Australia’s waterways have proven particularly hazardous for people over the past year.
Royal Life Saving’s annual National Drowning Report reveals a 38 per cent increase in the number of drowning deaths among children under age 5 as the total overall grew to 291.
Many drownings occurred in places largely overlooked — rivers first, followed by beaches — and improperly supervised or fenced home swimming pools remain a major concern.
Health Minister Greg Hunt, announcing a review into the country’s water-safety strategy, says the report is sobering.
“There has to be more education. There has to be better-targeted education. That’s about swimming, it’s about where to swim, and it’s about vigilance and taking care of others. I’m announcing that we will review our water-safety actions with the Australian government, the states and the volunteer sector. It’s simply something we have to do. Many times in this place, it’s too easy to look the other way or to gloss over something. There’s no glossing over 291 deaths.”
Australians aged 75 years and over also accounted for a spike in numbers, with 36 drownings.
The principal research associate with Life Saving Victoria, Dr Bernadette Matthews, says older people may not realise their levels of fitness have declined.
She also points out the hidden dangers some medications pose, such as increasing the risk of falling.
“People often think that it’s typically young people, but we do see a number of adults over the age of 75 years drowning, and so it was quite concerning to see a 38 per cent increase in older adults drowning nationally. And so that highlights the need for all Australians to be aware of the increased drowning risk associated with pre-existing medical conditions and the impacts of medications and dangers of swimming alone.”
The report is the first to look at both drownings and near-drownings.
The Society estimates close to 700 people were hospitalised after such incidents, with many non-fatal cases requiring ongoing medical treatment.
Dr Matthews says the drowning victims are not the only ones affected.

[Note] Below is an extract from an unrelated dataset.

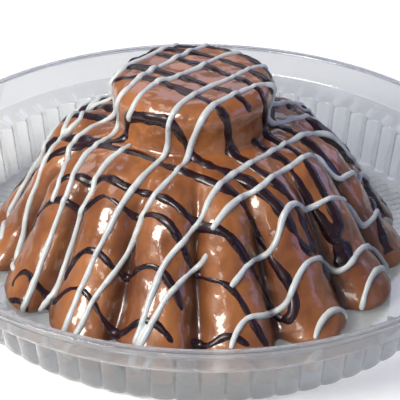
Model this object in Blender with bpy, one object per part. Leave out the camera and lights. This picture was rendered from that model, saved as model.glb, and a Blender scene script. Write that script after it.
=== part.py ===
"""Lava cake: a ring-moulded cake with a small round cake on top, coated in milk chocolate,
striped with dark and white chocolate, sitting in its clear fluted tray.

Metres, +Z up. The origin is the middle of the tray's underside; the front is towards -Y.
"""
import math
import random

import bmesh
import bpy
from mathutils import Vector
from mathutils.bvhtree import BVHTree

MM = 0.001
GAP = 0.3 * MM                      # touching pieces keep this much air

# Clear tray
TRAY_RADIUS = 140.0 * MM            # over the rim
TRAY_HEIGHT = 42.3 * MM
TRAY_WALL = 0.8 * MM
FLUTES = 72
FLUTE_DEPTH = 3.6 * MM              # at their tops; they fade towards the foot
FLUTE_FOOT_SHARE = 0.4
RIM_WIDTH = 2.7 * MM
RIM_DROP = 2.6 * MM                 # height of the rolled rim
BAND_DRAFT = 3.0 * MM               # how far the plain band leans in, top to bottom
BAND_BOTTOM = 28.6 * MM             # the plain band ends in a small step here ...
LEDGE_STEP = 1.3 * MM
FLUTE_TOP = 25.4 * MM               # ... and a sloping ledge runs in from it to the flutes' tops
FLUTE_TOP_RADIUS = 122.8 * MM
LEDGE_RISE = 0.65 * MM              # upper side of the ledge over its underside
CORNER_RADIUS = 118.4 * MM          # foot of the wall
CORNER_HEIGHT = 2.2 * MM
FLOOR_RADIUS = 113.5 * MM           # flat underside

# Ring-moulded cake
CAKE_CENTRE = Vector((-4.5, 8.4, 0.0)) * MM   # middle of its crown, back and left of its foot
LOBES = 16
FIRST_LOBE = -77.0                  # direction of the lobe nearest the front, degrees
LOBE_ROUND = 0.93                   # 1 would be half a circle with a knife-sharp crease
# The lobes aren't spaced evenly. Each stands off its place by this much at the shoulder and at
# the foot, degrees, starting at the first lobe.
CROWN_DRIFT = (-1.0, 1.0, 4.0, 3.0, 1.0, 0.0, 0.0, 0.0, 0.0, 0.0, -1.0, -3.0, -5.0, -6.0, -2.0,
               1.0)
FOOT_DRIFT = (0.0, -1.0, 0.0, 1.0, -1.5, 0.5, 1.5, -1.0, 0.0, 1.5, -1.0, 1.5, 3.0, 3.0, 3.0, 1.5)
# Outline of a lobe's crest and of the crease beside it, from the top to the foot: radius and
# height over the cake's base, millimetres.
CREST = ((28.0, 62.2), (38.0, 61.5), (48.0, 59.3), (57.8, 55.5), (67.0, 48.9), (73.7, 39.8),
         (79.7, 29.3), (86.3, 18.8), (93.4, 9.7), (98.5, 3.6), (97.6, 0.0))
CREASE = ((28.0, 62.2), (38.0, 61.2), (46.9, 58.3), (55.3, 53.1), (62.3, 45.4), (67.2, 36.3),
          (71.8, 25.8), (77.6, 16.0), (83.9, 8.3), (88.7, 3.2), (88.7, 0.0))
FOOT_REACH = Vector((1.5, -6.0, 0.0)) * MM     # a lobe's foot reaches further towards this side
COLUMNS_A_LOBE = 8
CAKE_ROWS = 12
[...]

“So there can be long-term brain damage. There’s also the ongoing trauma to the families and everyone involved in such an incident. So we really thought that it’s important to broaden the picture of drowning to show that there are multiple effects on many different people in our community.”
The changing make-up of Australian society provides a unique challenge.
The national manager of research and policy with the Royal Life Saving Society of Australia, Amy Peden, says people from overseas account for over 30 per cent of drownings.
In the past 12 months, 20 international tourists drowned in Australian waterways, almost all of them from European or Asian countries.
And Ms Peden says new migrants can lack an understanding of water safety.
“People who’ve migrated to Australia might have come as asylum seekers, refugees. They have other priorities when they resettle in Australia — learning the language, getting a job, getting into school, learning their way around. So water safety’s not often a priority. But we are working with those communities, because we want them to enjoy our waterways as well.”